1 is basically analog to Assist (conversation agent). Choosing from two, I'd go Assist.
2 and 4 are satellites, based on ESP32. Both good for tinkering, practically unusable for daily tasks... S3 Box might work on your table in quiet room.
5 is satellite, based on Raspberry. Didn't work decently for me, despite 2 mics. Pretty hard to customize too.
3 is wake word. Can be used with 5, or with ESP-based satellites, if you use don't use on-device wake word (highly recommend to use on-device though).
There are couple decent satellites in development (one by HA team), and no ready-to-use devices on market. At your stage, I'd wait.
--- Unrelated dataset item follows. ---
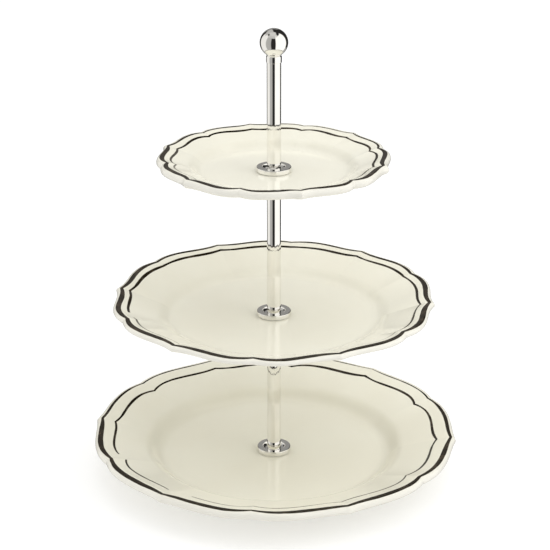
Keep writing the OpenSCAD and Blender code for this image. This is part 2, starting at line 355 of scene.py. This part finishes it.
def plate_section(p):
    """A plate's half section as (radius, height, share of the scallop, side). The well is at height 0, and
    the side is 1 on the top, 0 on the underside and -1 on the bare face of the foot."""
    line_r = p["edge_r"] - LINE_INSET
    band_r, band_z = line_r - LINE_BAND, p["rise"] - 0.2
    fall = math.tan(math.radians(p["slope"]))
    well_r = p["well"] * p["edge_r"]
    shoulder_r = well_r + p["cove"]
    shoulder_z = band_z - fall * (band_r - shoulder_r)
    lip_r = p["edge_r"] - LIP_HALF_WIDTH
    lip_z = p["rise"] + 0.2 - p["lip_t"] / 2
    foot_out = p["foot"] * p["edge_r"] + FOOT_WIDTH / 2
    foot_in = foot_out - FOOT_WIDTH
    under, ground = -p["base_t"], -p["base_t"] - p["foot_h"]
    curve = ((well_r, 0), (well_r + 0.5 * p["cove"], 0),
             (shoulder_r - 0.45 * p["cove"], shoulder_z - 0.45 * p["cove"] * fall), (shoulder_r, shoulder_z))
    out = [(BORE_R, -0.3, 0, 1), (BORE_R + 0.3, 0, 0, 1)]
    out += [(r, 0, 0, 1) for r in (8, 14, 0.35 * well_r, 0.55 * well_r, 0.75 * well_r, 0.9 * well_r)]
    out += [(*bezier(curve, i / 24), i / 96, 1) for i in range(25)]
    marly = 40
    for i in range(1, marly):
        t = i / marly
        out.append((shoulder_r + t * (band_r - shoulder_r), shoulder_z + t * (band_z - shoulder_z),
                    0.25 + 0.75 * t, 1))
    bend = ((out[-1][0], out[-1][1]), (band_r, band_z), (band_r, band_z), (line_r, p["rise"]))
    out += [(*bezier(bend, i / 8), 1, 1) for i in range(1, 9)]
    arc = 24
    for i in range(arc + 1):
        a = math.pi * i / arc
        side = 1 if i <= arc / 2 else 0
        out.append((lip_r + LIP_HALF_WIDTH * math.sin(a), lip_z + p["lip_t"] / 2 * math.cos(a), 1, side))
    out += [(line_r - 4, p["rise"] - 4 * fall - p["base_t"] + 0.1, 0.9, 0),
            (line_r - 8, p["rise"] - 8 * fall - p["base_t"] + 0.3, 0.8, 0),
            (shoulder_r + 1, shoulder_z - p["base_t"], 0.2, 0)]
    flank = ((shoulder_r + 1, shoulder_z - p["base_t"]), (shoulder_r - 6, shoulder_z - p["base_t"] - 2),
             (foot_out + 5, under - 0.3), (foot_out + 1, under - 0.5))
    out += [(*bezier(flank, i / 12), 0.2 - i / 60, 0) for i in range(1, 13)]
    out += [(foot_out + 0.3, under - 0.45 * p["foot_h"], 0, 0), (foot_out, ground + 0.5, 0, 0),
            (foot_out - 0.4, ground, 0, -1), (foot_in + 0.4, ground, 0, -1), (foot_in, ground + 0.5, 0, 0),
            (foot_in - 0.3, under - 0.4 * p["foot_h"], 0, 0), (foot_in - 1, under, 0, 0)]
    out += [(r, under, 0, 0) for r in (0.7 * foot_in, 0.35 * foot_in, 14, 8, BORE_R + 0.3)]
    out.append((BORE_R, under + 0.3, 0, 0))
    return out


def stroke(degrees, widths):
    """The value of the brush stroke that crosses an angle, eased towards its neighbours at both ends."""
    at = (degrees % 360) / HALF_BRACKET
    k, t = int(at) % len(widths), at % 1
    blend = 0.5 * max(0.0, 1 - min(t, 1 - t) / 0.25)
    neighbour = widths[(k + (1 if t > 0.5 else -1)) % len(widths)]
    return (1 - blend) * widths[k] + blend * neighbour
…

I use variation of p.2, and Respeaker Lite Assistant Kit from Seeed. Latter is decent, but requires tinkering to make it work.

#

Before asking further questions, please google a bit. 🙂

rich gale
#

A lot depends on the size and the amount of background noise of your rooms. The ESP solutions work pretty well for me - DIY ESP32 ,MIc only satellites, and ESP32 S3 Box 3, but I live in a very quiet household. I use the Nabu Casa cloud with Whisper as local failover in the event of internet dropout. I think you will find a mix of peoples experiences as some setups work well for some but not for others. There is also a Nabu Casa Device due to be released later in the year., which will hopefully address some of the issues that users have experienced(this is also ESPHome based) . As using Voice with HA is a bit of a learning curve, it may be worth getting a device as a test device to see what is involved and how it can work for you in the long term.

weak tiger
#

Hi everyone,

It’s been over six months since I first asked for advice on building a privacy-focused, entirely local voice assistant for Home Assistant. Back then I was weighing options like Rhasspy, M5Stack/ESP32 satellites, custom openWakeWord wake-words, Raspberry Pi Zero W projects, etc. You all generously shared your experiences and told me to hold off until the ecosystem matured.
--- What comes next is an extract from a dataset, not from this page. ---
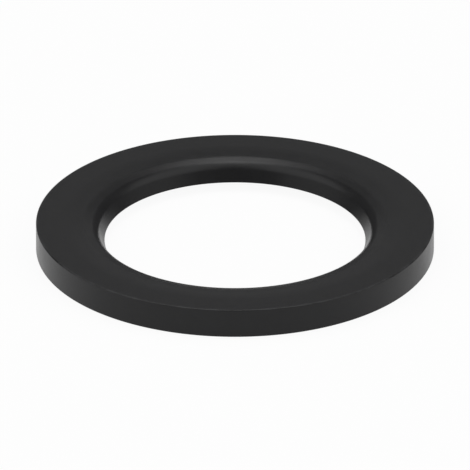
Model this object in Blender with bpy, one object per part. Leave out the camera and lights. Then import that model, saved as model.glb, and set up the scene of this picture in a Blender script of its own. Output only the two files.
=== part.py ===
"""Flush valve seal: one moulded black rubber ring, lying flat on its underside.

Units are metres and +Z is up. The ring is turned about Z, and the origin is at the centre of
its underside. Its section has a flat band at the outside. Inwards from that the top face
tapers slightly, then slopes down in a bevel, and rolls over into the lip's straight end face.
The end face slopes in on its way down, so the hole is narrowest at the lip's lower edge. The
underside rises towards that edge from the flat that the ring lies on.
"""

import math

import bmesh
import bpy
from mathutils import Matrix, Vector

# Driving dimensions
HOLE_DIAMETER = 0.0412  # at the lip's lower edge, before that edge is rounded
RING_WIDTH = 0.0109  # from the hole to the outer wall, measured along a radius
THICKNESS = 0.0047  # of the flat outer band
TAPER_WIDTH = 0.0027  # of the slight taper between the flat band and the bevel
TAPER_ANGLE = math.radians(3.4)  # from level
LIP_WIDTH = 0.0034  # from the hole to where the bevel starts
BEVEL_ANGLE = math.radians(13)  # from level
LIP_FACE_ANGLE = math.radians(63)  # of the lip's end face, from level
LIP_HEIGHT = 0.0015  # of the lip's lower edge above the surface the ring lies on

# Roundings of the section's corners
RIM_ROUNDING = 0.00018  # of the two edges of the outer wall
TAPER_START_ROUNDING = 0.03
BEVEL_START_ROUNDING = 0.0041
LIP_TOP_ROUNDING = 0.0019  # of the roll from the bevel into the lip's end face
LIP_EDGE_ROUNDING = 0.00012  # of the lip's lower edge
UNDERSIDE_ROUNDING = 0.012  # where the underside starts to rise

# How finely the round shapes are divided
TURN_STEPS = 96
ROLL_STEPS = 9
EASE_STEPS = 4
EDGE_STEPS = 3

# Appearance of black nitrile rubber
RUBBER_COLOUR = (0.012, 0.012, 0.012, 1.0)
RUBBER_ROUGHNESS = 0.32
SHARP_ANGLE = math.radians(40)

# Sizes that follow from the driving dimensions
hole_radius = HOLE_DIAMETER / 2
outer_radius = hole_radius + RING_WIDTH
bevel_start_radius = hole_radius + LIP_WIDTH
taper_start_radius = bevel_start_radius + TAPER_WIDTH
bevel_start_height = THICKNESS - TAPER_WIDTH * math.tan(TAPER_ANGLE)


def clear_scene():
    """Remove every object that the scene starts with."""
    for thing in list(bpy.data.objects):
        bpy.data.objects.remove(thing, do_unlink=True)


def lip_top():
    """Where the bevel and the lip's end face would meet without their rounding, as (r, z)."""
    height_left = bevel_start_height - LIP_WIDTH * math.tan(BEVEL_ANGLE) - LIP_HEIGHT
    run = height_left / (math.tan(LIP_FACE_ANGLE) - math.tan(BEVEL_ANGLE))
    return Vector((hole_radius + run, LIP_HEIGHT + run * math.tan(LIP_FACE_ANGLE)))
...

I took your advice and have been monitoring developments.
My priorities remain the same:

  • 100% local/edge processing
  • Seamless Home Assistant integration
    -Reliable performance in a normal household environment

My question now:
Given what’s landed in the last six months, what project or platform would you recommend I dive into today? Are there any new “must-try” devices, libraries or tutorials that have proven reliable?

Thanks in advance for your insights!

karmic cargo
slow elbow
karmic cargo
slow elbow
#

You mean Whisper? I thought Piper was TTS?

#

My apologies if I'm confused

#

I am using faster-whisper with my purely local pipeline and I find that sometimes there are weird oddities when using my headset mic in my browser when interacting with the assistant. There is no wakeword detection at all in this setup, so I am not sure why but sometimes words get cut off from the beginning of the transcript in the SST. This is making me paranoid that a device sitting on a table will really struggle hearing me across the room and transcribing accurately, when a microphone right in front of my face has strangely poor results sometimes.

slow elbow
#

I'm glad it works well, it's a nice design

karmic cargo
slow elbow
#

Ah, very good

karmic cargo
slow elbow
#

It might be because you're using the nabu cloud service, which is more reliable and probably a lot higher performance than the VM I'm running faster-whisper in. It is also the default setup which comes with the Wyoming protocol integration. I'm not sure it's optimal.

karmic cargo
slow elbow
#

Oh, I see... How do you have it set up? Do you have the separate Whisper integration installed, or are you using the one built into the Wyoming integration by default?

#

I get a warning message when I want to try to install the separate Whisper integration. I'm not sure that's the right path for me because I want to be able to use it with satellite devices eventually. It's a bit confusing.

karmic cargo
#

Hmm, I have Whisper in Docker, and added it via Wyoming.

slow elbow
#

Does it look like this in your assistants settings?

karmic cargo
#

Yes, exactly like that

slow elbow
#

So it's set up the exact same as me. I wonder what the issue is? For me, latency does not seem to be the problem. I wonder if it's just that my mic is crappy. In fact, that might be it because the more I think about it, when I use it on my phone it seems to do a much better job of detection even in noisy circumstances. Maybe because my phone's mic array has DSP happening that my computer mic doesn't?

#

Either way that gives me a lot more confidence that the Voice PE devices or the similar Koala devices will work very well

karmic cargo
#

Yeah, the fact that the microphone will be working already (for wake word) will help too

slow elbow
#

Definitely

weak tiger
#

Did any of you @slow elbow @karmic cargo try Home Assistant Voice Preview Edition? It seems like there is minimum tinkering as it is ready OOB and has some decent hardware

karmic cargo
slow elbow
#

I'm interested in buying it, but I need to be able to change the wake word to something else, and I'm only making minimal progress on that at the moment

slow elbow
weak tiger
weak tiger
karmic cargo
jagged galleon
#

I have a VPE. Seconding basically everything everyone said here. It’s pretty much the same hardware, but it’s a nice out of the box experience. It’s got a grove port for expansion as well as open components if you want to crack in and do whatever hardware wise.

Software wise, there is not any meaningful difference. These are all ESP devices and run with ESPHome.